>> START DATA SECTION
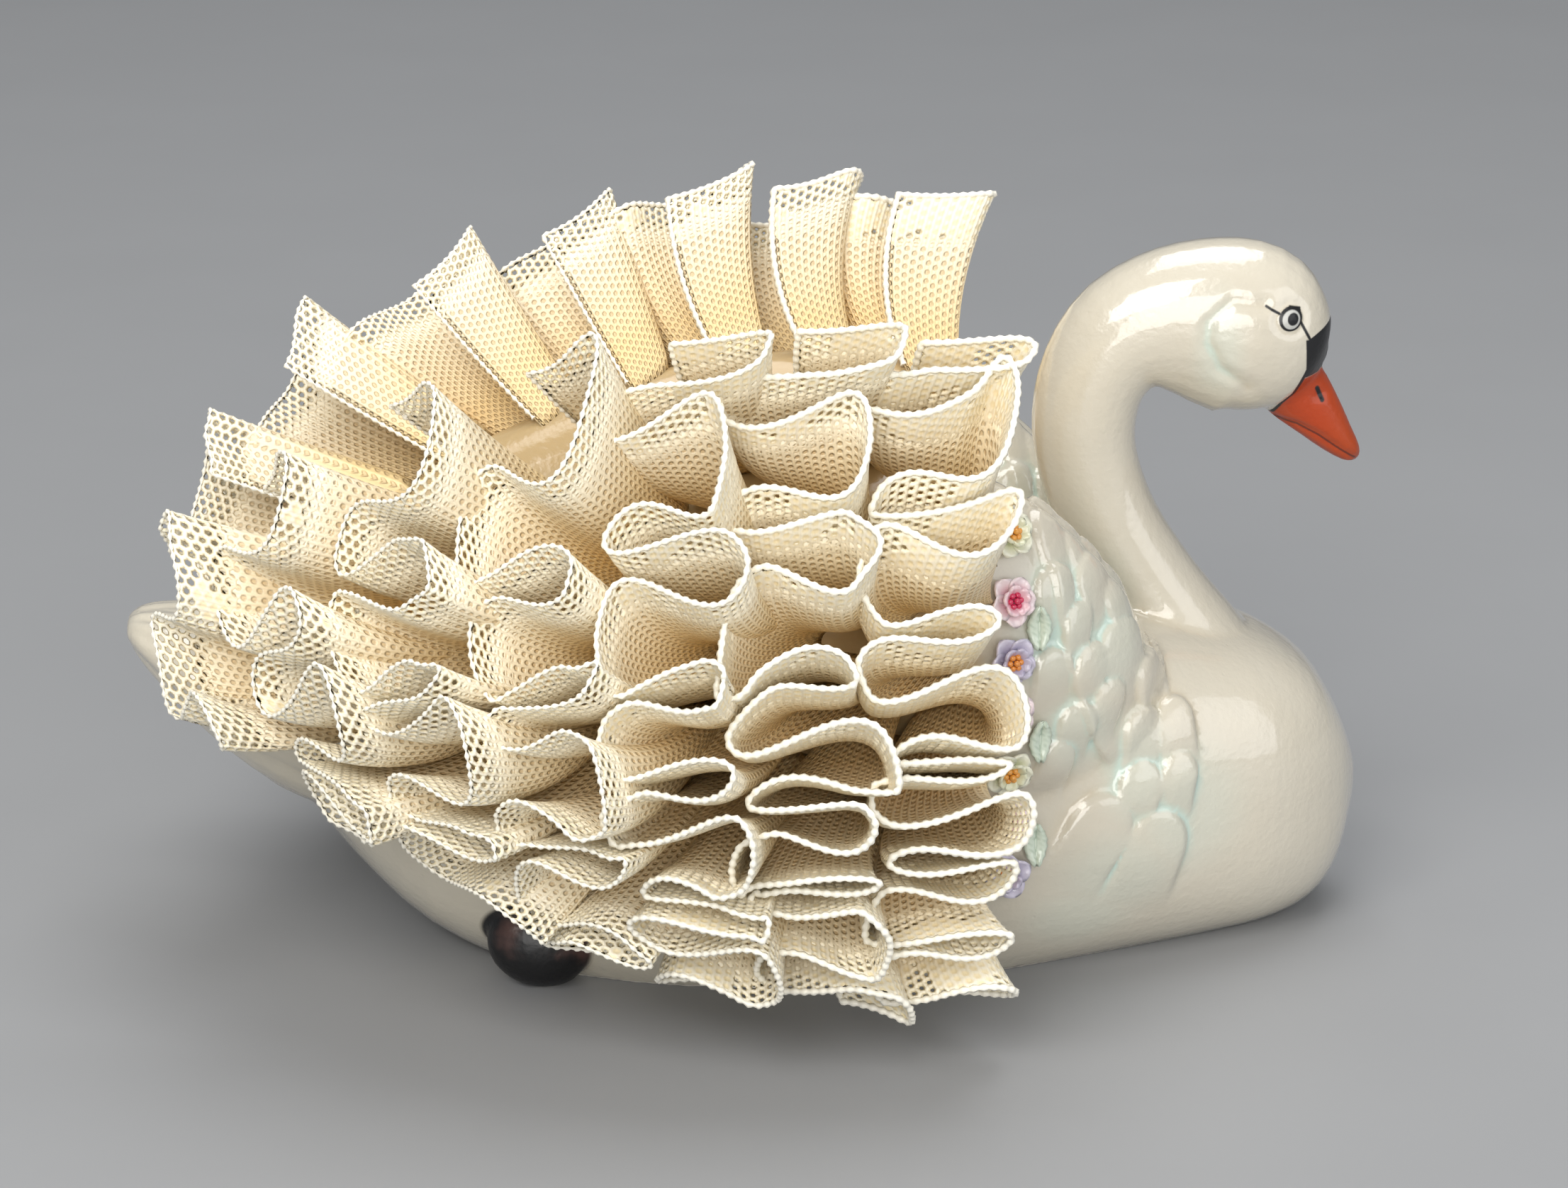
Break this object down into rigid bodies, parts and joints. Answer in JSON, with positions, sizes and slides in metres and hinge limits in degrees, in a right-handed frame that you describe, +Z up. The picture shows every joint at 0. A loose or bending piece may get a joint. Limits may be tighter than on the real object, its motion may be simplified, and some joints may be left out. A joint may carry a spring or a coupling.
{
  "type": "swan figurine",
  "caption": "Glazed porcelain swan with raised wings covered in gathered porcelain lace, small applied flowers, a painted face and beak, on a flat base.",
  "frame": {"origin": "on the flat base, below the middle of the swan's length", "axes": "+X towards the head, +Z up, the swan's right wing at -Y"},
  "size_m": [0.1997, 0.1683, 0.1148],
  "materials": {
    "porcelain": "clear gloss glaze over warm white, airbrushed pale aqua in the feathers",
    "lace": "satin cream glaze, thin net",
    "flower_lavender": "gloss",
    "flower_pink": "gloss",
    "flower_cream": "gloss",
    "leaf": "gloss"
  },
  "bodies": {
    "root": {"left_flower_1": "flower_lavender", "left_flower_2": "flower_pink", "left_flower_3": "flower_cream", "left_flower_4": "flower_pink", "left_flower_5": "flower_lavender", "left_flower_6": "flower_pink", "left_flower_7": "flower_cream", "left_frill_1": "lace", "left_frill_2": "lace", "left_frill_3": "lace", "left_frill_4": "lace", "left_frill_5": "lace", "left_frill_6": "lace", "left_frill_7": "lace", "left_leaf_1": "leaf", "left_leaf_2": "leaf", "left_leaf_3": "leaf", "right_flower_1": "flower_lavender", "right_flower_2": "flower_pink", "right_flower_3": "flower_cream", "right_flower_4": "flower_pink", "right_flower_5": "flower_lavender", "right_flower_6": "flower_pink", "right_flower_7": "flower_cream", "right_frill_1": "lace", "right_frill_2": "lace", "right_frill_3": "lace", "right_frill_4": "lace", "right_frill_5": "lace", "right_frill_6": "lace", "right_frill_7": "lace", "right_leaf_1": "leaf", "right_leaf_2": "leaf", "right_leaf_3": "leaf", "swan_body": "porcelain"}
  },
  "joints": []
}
>> END DATA SECTION
- EXERCISE PROMPT
Extract each line of the listing above, copying it word for word.

- EXERCISE OUTPUT
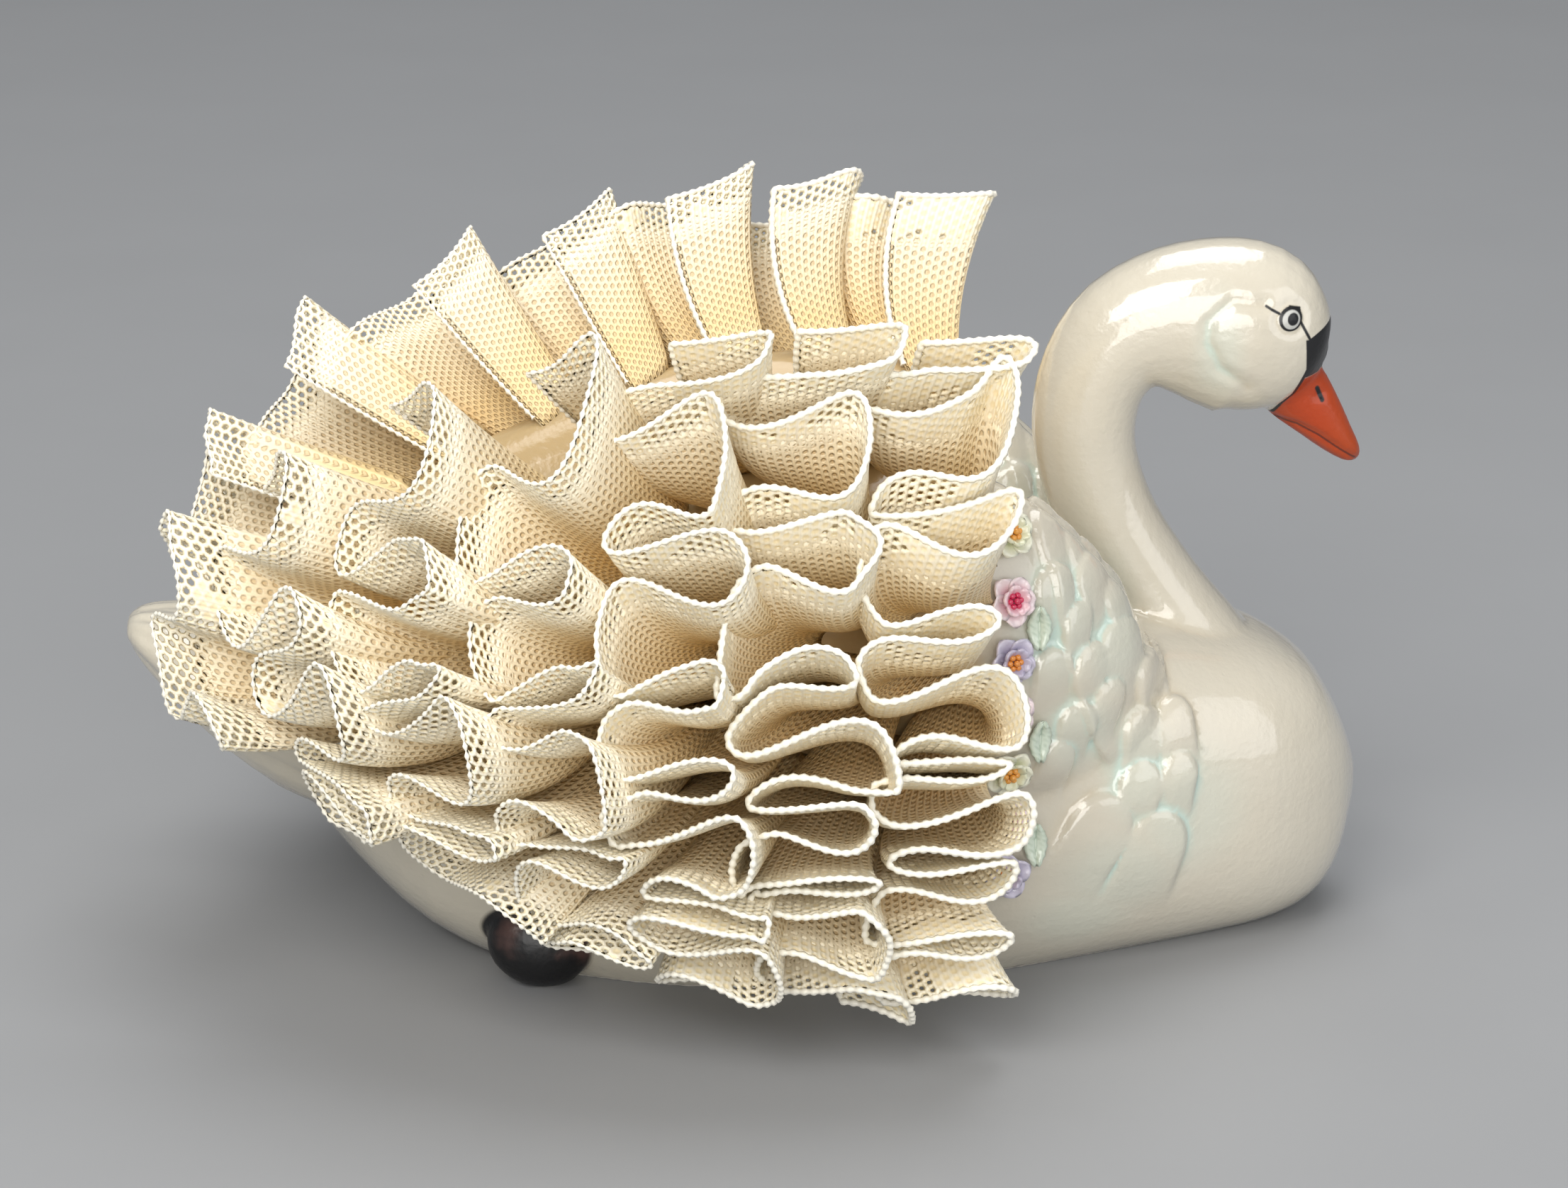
Break this object down into rigid bodies, parts and joints. Answer in JSON, with positions, sizes and slides in metres and hinge limits in degrees, in a right-handed frame that you describe, +Z up. The picture shows every joint at 0. A loose or bending piece may get a joint. Limits may be tighter than on the real object, its motion may be simplified, and some joints may be left out. A joint may carry a spring or a coupling.
{
  "type": "swan figurine",
  "caption": "Glazed porcelain swan with raised wings covered in gathered porcelain lace, small applied flowers, a painted face and beak, on a flat base.",
  "frame": {"origin": "on the flat base, below the middle of the swan's length", "axes": "+X towards the head, +Z up, the swan's right wing at -Y"},
  "size_m": [0.1997, 0.1683, 0.1148],
  "materials": {
    "porcelain": "clear gloss glaze over warm white, airbrushed pale aqua in the feathers",
    "lace": "satin cream glaze, thin net",
    "flower_lavender": "gloss",
    "flower_pink": "gloss",
    "flower_cream": "gloss",
    "leaf": "gloss"
  },
  "bodies": {
    "root": {"left_flower_1": "flower_lavender", "left_flower_2": "flower_pink", "left_flower_3": "flower_cream", "left_flower_4": "flower_pink", "left_flower_5": "flower_lavender", "left_flower_6": "flower_pink", "left_flower_7": "flower_cream", "left_frill_1": "lace", "left_frill_2": "lace", "left_frill_3": "lace", "left_frill_4": "lace", "left_frill_5": "lace", "left_frill_6": "lace", "left_frill_7": "lace", "left_leaf_1": "leaf", "left_leaf_2": "leaf", "left_leaf_3": "leaf", "right_flower_1": "flower_lavender", "right_flower_2": "flower_pink", "right_flower_3": "flower_cream", "right_flower_4": "flower_pink", "right_flower_5": "flower_lavender", "right_flower_6": "flower_pink", "right_flower_7": "flower_cream", "right_frill_1": "lace", "right_frill_2": "lace", "right_frill_3": "lace", "right_frill_4": "lace", "right_frill_5": "lace", "right_frill_6": "lace", "right_frill_7": "lace", "right_leaf_1": "leaf", "right_leaf_2": "leaf", "right_leaf_3": "leaf", "swan_body": "porcelain"}
  },
  "joints": []
}